PCAtest: Statistical significance of PCA • PCAtest

Introduction

A PCA is meaningful and should only be applied if there is a significant correlation structure among at least some of the variables in a dataset. Due to sampling variance alone, it is possible that some level of random correlation structure could occur in the data. Therefore, it is necessary to evaluate if the observed correlation structure is higher than expected due to chance alone.

PCAtest uses a pair of statistics, Psi and Phi, based on the eigenvalues (roots) of a PCA to evaluate its significance by comparing observed values with their null distributions. The expected values of Psi and Phi are calculated from random permutations of the observations within variables, which effectively removes any correlation structure among variables. If the observed statistics are not larger than the expected null distributions, PCA is meaningless and it should not be used.

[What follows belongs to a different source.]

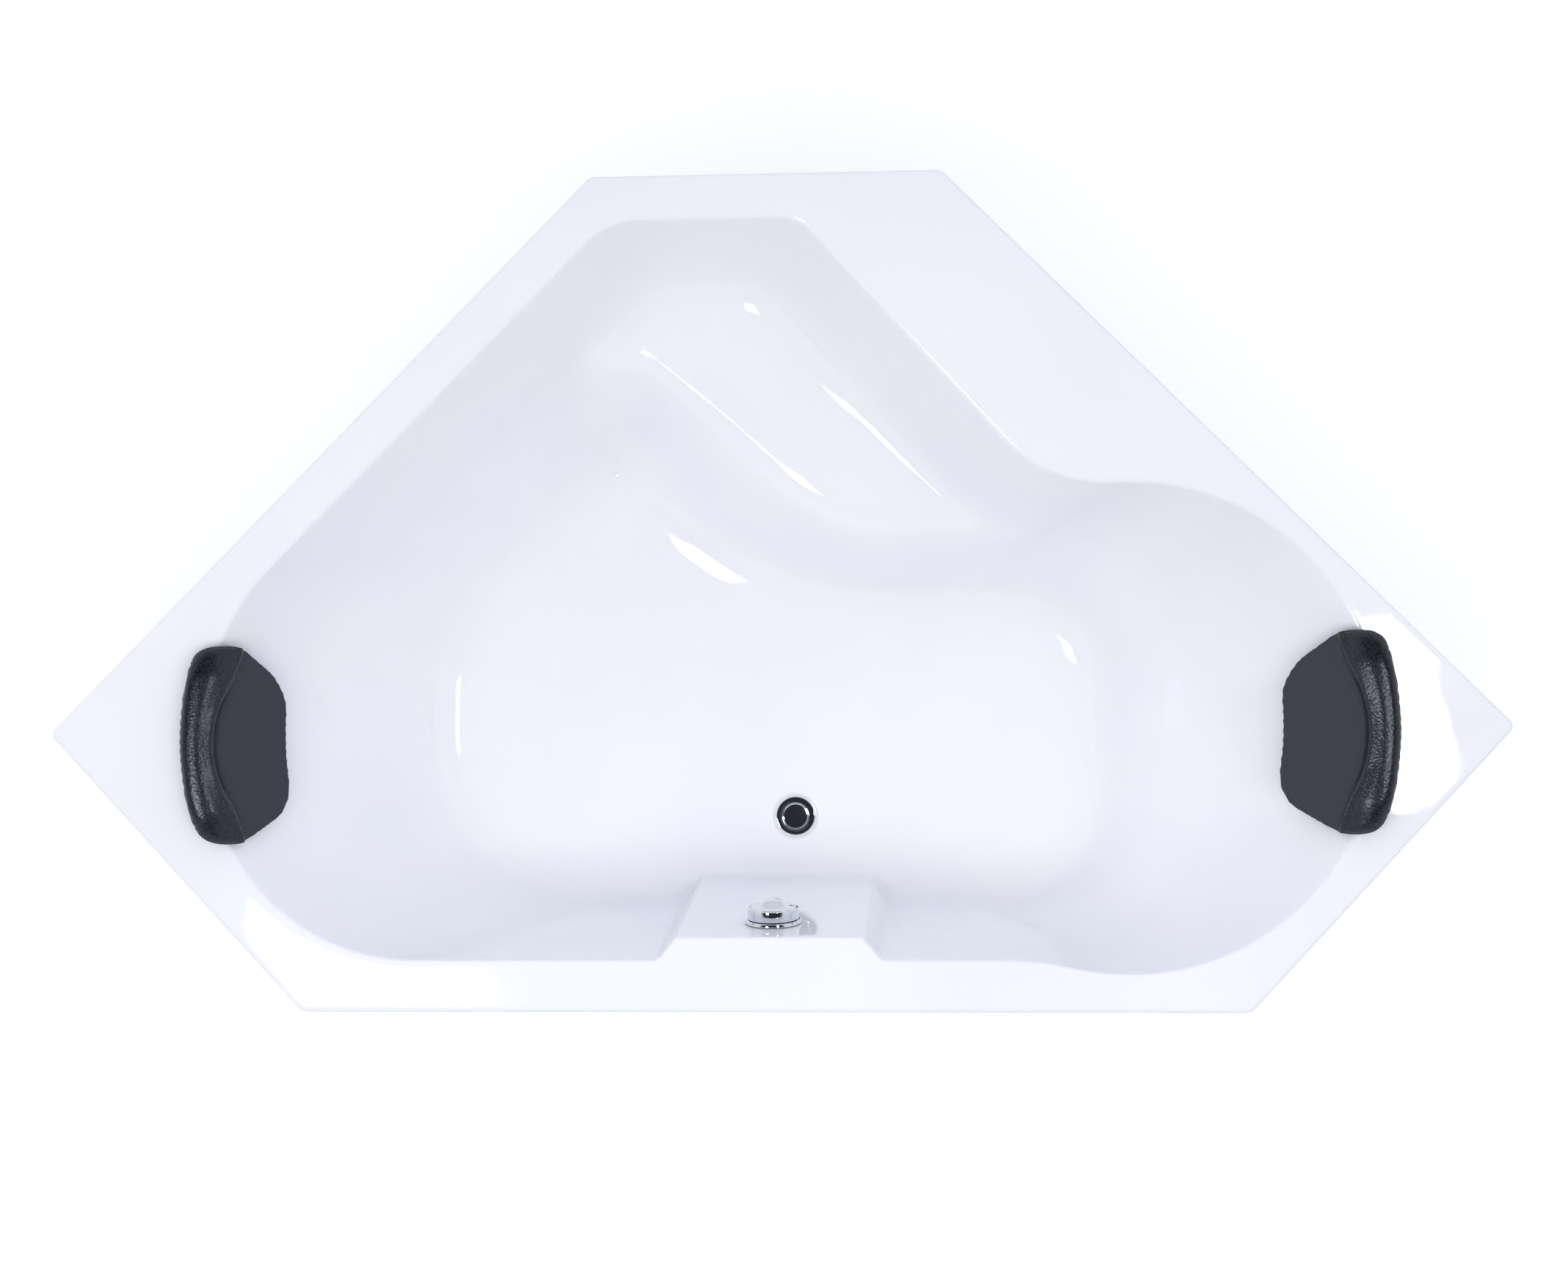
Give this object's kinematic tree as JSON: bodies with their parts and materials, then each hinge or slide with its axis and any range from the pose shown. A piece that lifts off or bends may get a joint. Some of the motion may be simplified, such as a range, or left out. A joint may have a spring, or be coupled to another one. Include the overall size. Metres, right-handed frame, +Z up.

If the null hypothesis of a non-significant PCA is rejected, then PCAtest calculates the observed eigenvalues and builds null distributions to select the number of significant PCs. In addition, PCAtest also calculates two other statistics: the index of the loadings and the correlations of each PC with the variables, to test the contribution of the observed variables to each significant PC.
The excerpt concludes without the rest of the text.